# talapia swimbaits



## jrhopkins (Jan 17, 2008)

made these for a couple of guys heading to Mexico ( now that's a switch ) who wanted some Talapia baits.
both are 6", slow sinking. hopefully they will do well.


----------



## etch (Oct 13, 2007)

J.R. the swimbait master, awesome as always, if they dont do well, those guys better quit fishing and take up another sport!!!!!

Etch


----------



## TIGGER (Jan 17, 2006)

Dang Jr............. Incredible my little swimbait master! They will work for sure!

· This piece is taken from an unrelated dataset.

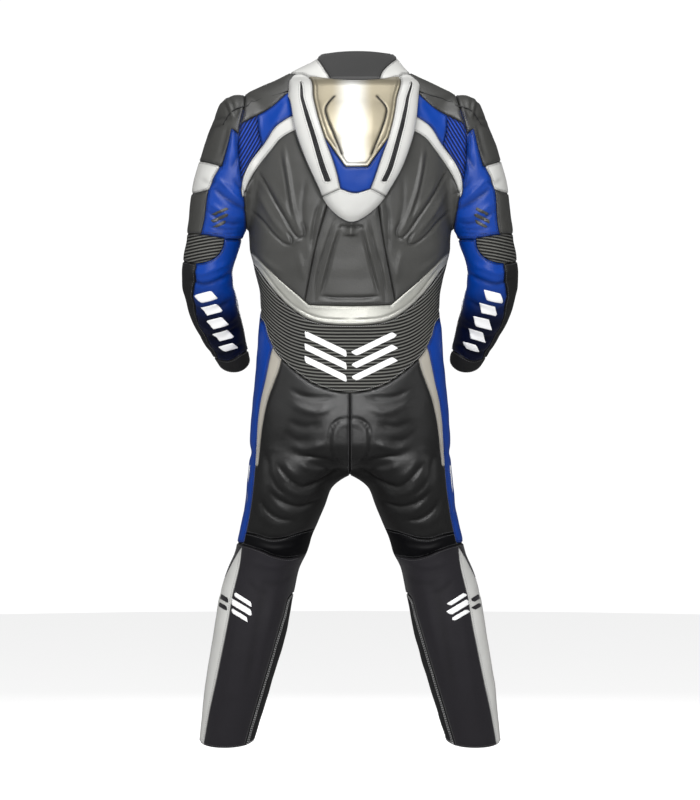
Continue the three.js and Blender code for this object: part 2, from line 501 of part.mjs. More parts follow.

Jr. are you up by Jed? (riverman) ?

John

Is that water thru the fence? Ocean?


----------



## jrhopkins (Jan 17, 2008)

TIGGER said:


> Dang Jr............. Incredible my little swimbait master! They will work for sure!
> 
> Jr. are you up by Jed? (riverman) ?
> 
> ...


eastern Washington State. i wish it was water, actually is the patio wall as seen through the back of the patio bench


----------



## walleyevision (Aug 4, 2005)

Probably not as tasty as real tilapia but looks just as good! Awesome!


----------



## hazmail (Oct 26, 2007)

JR- These are going to get hammered, they are amazing. Please post some pics of them when they return from their holiday, great work . pete


----------



## BassariskY (Sep 8, 2006)

All I can say is WOW!


----------



## peple of the perch (Sep 13, 2004)

Those look amazing! I'd be afraid to even use those.


----------